2. Отрицательного у людей не больше, чем положительного, но недостатки воспринимаются очень болезненно, а достоинства считаются нормой — почему язык и концентрирует свое внимание на выпадении из нормы, то есть на недостатках, а не на нормальных достоинствах. В этих двух толкованиях могут найти для себя питательную основу морализующие пессимисты и оптимисты. Иначе говоря, при одном толковании народ по анализу своего языка низвергается до подонства, а при другом — возвышается до святости. Разумеется, это крайности теоретического толкования, а не разумная констатация реальности.
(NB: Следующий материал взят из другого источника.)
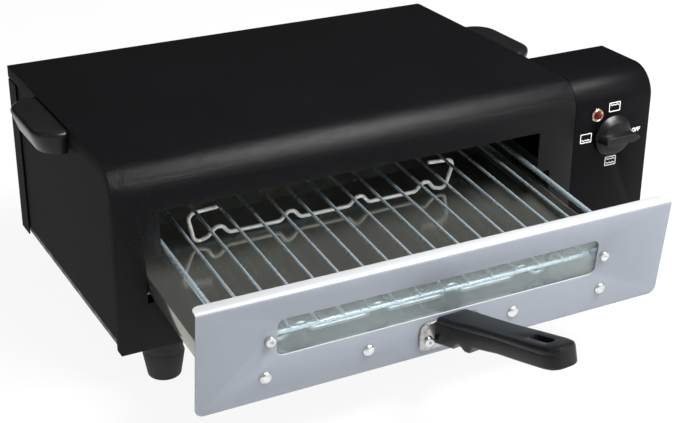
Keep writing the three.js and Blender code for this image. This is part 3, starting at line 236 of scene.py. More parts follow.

Зато блатной жаргон со своей исконной недоброжелательностью к людям продолжает именно в пессимистическую сторону древнюю ругательность языка. Острую критику человеческих недостатков, типичных для первых стадий языка, блатной доводит до ненависти к людям, до презрения и отвержения, до отрицания у них всего доброго. И еще важное отличие: в историческом развитии языка недоброжелательство постепенно смягчается, общая ругань вырождается в частную критику, и сами ругательные словечки из высокоактивных и бытовых становятся реликтовыми, употребляются все реже. Ничего подобного не наблюдается в блатном жаргоне. Ненависть и недоброжелательство в нем не смягчаются. И не могут смягчаться: это противоречило бы природе ремесла, которое должен обслуживать порожденный этим ремеслом жаргон. Для примера можно привести и такую важную особенность блатного языка. В тюрьмах и трудовых лагерях заключенные должны трудиться. Труд, хотя и полезный для них самих (все же дает некоторый денежный заработок и сокращает срок отсидки), по природе своей — насилие, со всеми свойствами принудительности. И блатной язык точно реагирует на характер этого нежеланного труда: для обязательной работы имеется всего несколько общих словцов — трудяга, труженик, работяга. Но для отлынивания от нее созданы десятки разнообразных слов — и каждое точно выражает особый способ этого отлынивания.